En 1985 le laboratoire Servier avait commercialisé sous le nom d’Isoméride un médicament « coupe-faim » censé faire maigrir. Il sera retiré du marché en 1997 car considéré comme dangereux à la suite d’un décès suivi d’une plainte en justice ; celle-ci avait abouti à une condamnation du laboratoire. Or Servier avait déjà commercialisé une molécule similaire en 1976 sous le nom de Médiator qui bien sûr avait les mêmes complications ; l’indication thérapeutique était celle de traitement d’appoint du diabète. Apparemment l’Agence du Médicament ne fait pas le rapprochement entre les molécules. Beaucoup de personnes demandèrent alors à leur médecin traitant de prescrire du Médiator à la place de l’Isoméride comme « coupe-faim ». Il fut ainsi prescrit largement en dehors de son indication à 5 millions de personnes « hors indication thérapeutique ». 500 personnes mourront de maladies cardiaques ; d’autres estimations évoquent entre 1.000 à 2000 morts.

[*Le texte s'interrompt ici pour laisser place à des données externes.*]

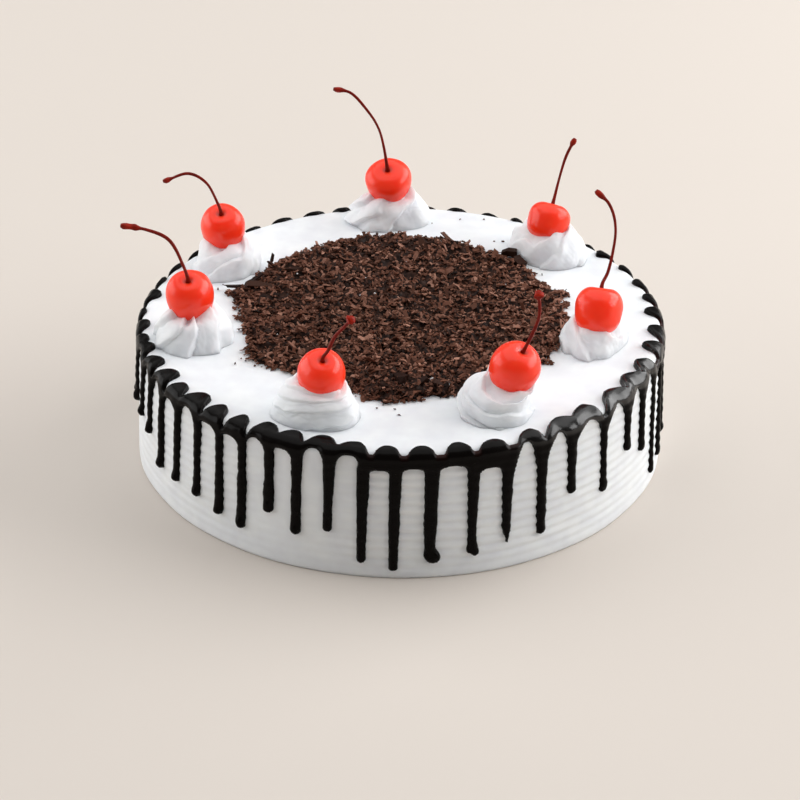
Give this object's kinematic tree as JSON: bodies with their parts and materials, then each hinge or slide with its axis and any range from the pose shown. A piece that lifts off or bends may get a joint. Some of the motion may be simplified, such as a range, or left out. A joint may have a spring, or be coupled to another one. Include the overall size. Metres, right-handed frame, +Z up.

Le 31 juillet 2015 la Cour administrative d’Appel de Paris estime que la responsabilité de l’État est engagée, car dès 1999 les fonctionnaires de l’agence du médicament devaient être au courant du danger représenté par le Médiator qui était le même que celui de l’Isoméride retiré du marché deux ans plus tôt. L’État se devait donc d’indemniser les victimes ; à charge pour lui de se retourner au pénal contre Servier.
Or le Conseil d’État vient d’infirmer l’arrêté de la Cour d’Appel. Il considère que les «agissements fautifs de Servier sont de nature à exonérer l’État». Il prétend qu’avant 1999, les autorités sanitaires «ne disposaient pas d’informations sur l’existence d’effets indésirables en lien avec le Médiator». Il affirme avec raison qu’après cette date, il aurait fallu suspendre la commercialisation compte tenu des effets secondaires dénoncés de part et d’autre notamment par les médecins. Belle astuce pour dédouaner la responsabilité de l’État dans le temps.
Bravo pour les fonctionnaires qui ont laissé à la vente un produit qui manifestement entraînait des complications cardiaques connues par analogie à un produit retiré de la vente. L’affaire semble tellement énorme qu’il y a tout lieu de penser qu’un petit arrosage est intervenu à différents niveaux. Il n’y a pas d’autre explication sinon une très grande incompétence. Le directeur de l’Agence du médicament et celui de l’AMM (autorisation de mise sur le marché) ont été obligés de démissionner. Ces postes sont actuellement vides. De plus le Dr J. Servier fondateur du laboratoire est mort en 2014. Qui donc est le responsable ? Il est évident que les représentants médicaux n’auraient jamais du laissé entendre aux médecins traitants que l’Isoméride pouvait être remplacé par du Médiator. En conclusion, il est probable que le labo sera obligé de payer des dédommagements astronomiques qui mettront à terre un des derniers grands laboratoires pharmaceutiques de France.